Problem details -
Count how many lines of the material below have the word "frame" and give only the number.

Information shown -
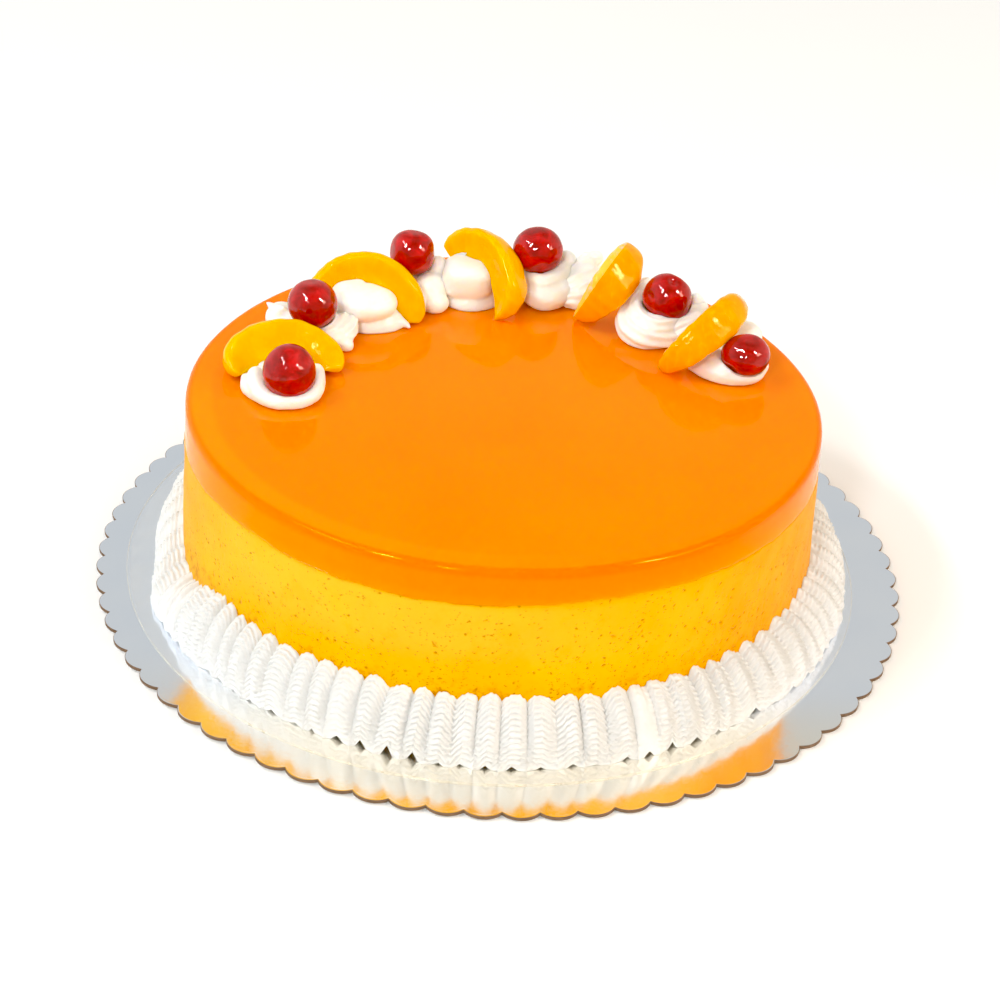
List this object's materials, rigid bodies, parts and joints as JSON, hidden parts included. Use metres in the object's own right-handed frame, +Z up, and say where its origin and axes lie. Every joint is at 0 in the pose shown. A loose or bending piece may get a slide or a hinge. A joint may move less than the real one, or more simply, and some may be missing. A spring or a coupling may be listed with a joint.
{
  "type": "ice cream cake",
  "caption": "Round layered ice cream cake with a clear orange jelly top, ruffled cream border and a fruit garland, on its scalloped foil card.",
  "frame": {"origin": "centre of the card's underside, where the cake rests", "axes": "+Z up through the layers, +Y towards the garland of fruit at the back, -Y towards the bare front of the top"},
  "size_m": [0.315, 0.3149, 0.1068],
  "materials": {
    "foil_card": "silver mirror foil on brown cardboard",
    "clear_disc": "clear thin sheet",
    "mousse": "soft yellow mousse with fine pits",
    "jelly": "clear orange jelly, wet gloss",
    "cream": "whipped cream, soft sheen",
    "cherry": "glazed red cherry, wet gloss",
    "peach": "syrupy peach, soft gloss"
  },
  "bodies": {
    "root": {"foil_card": "foil_card", "clear_disc": "clear_disc", "mousse_layer": "mousse", "jelly_layer": "jelly", "cream_border": "cream", "rosette_01": "cream", "rosette_02": "cream", "rosette_03": "cream", "rosette_04": "cream", "rosette_05": "cream", "rosette_06": "cream", "rosette_07": "cream", "rosette_08": "cream", "rosette_09": "cream", "rosette_10": "cream", "peach_slice_01": "peach", "peach_slice_02": "peach", "peach_slice_03": "peach", "peach_slice_04": "peach", "peach_slice_05": "peach", "cherry_01": "cherry", "cherry_02": "cherry", "cherry_03": "cherry", "cherry_04": "cherry", "cherry_05": "cherry", "cherry_06": "cherry"}
  },
  "joints": []
}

Written reply -
2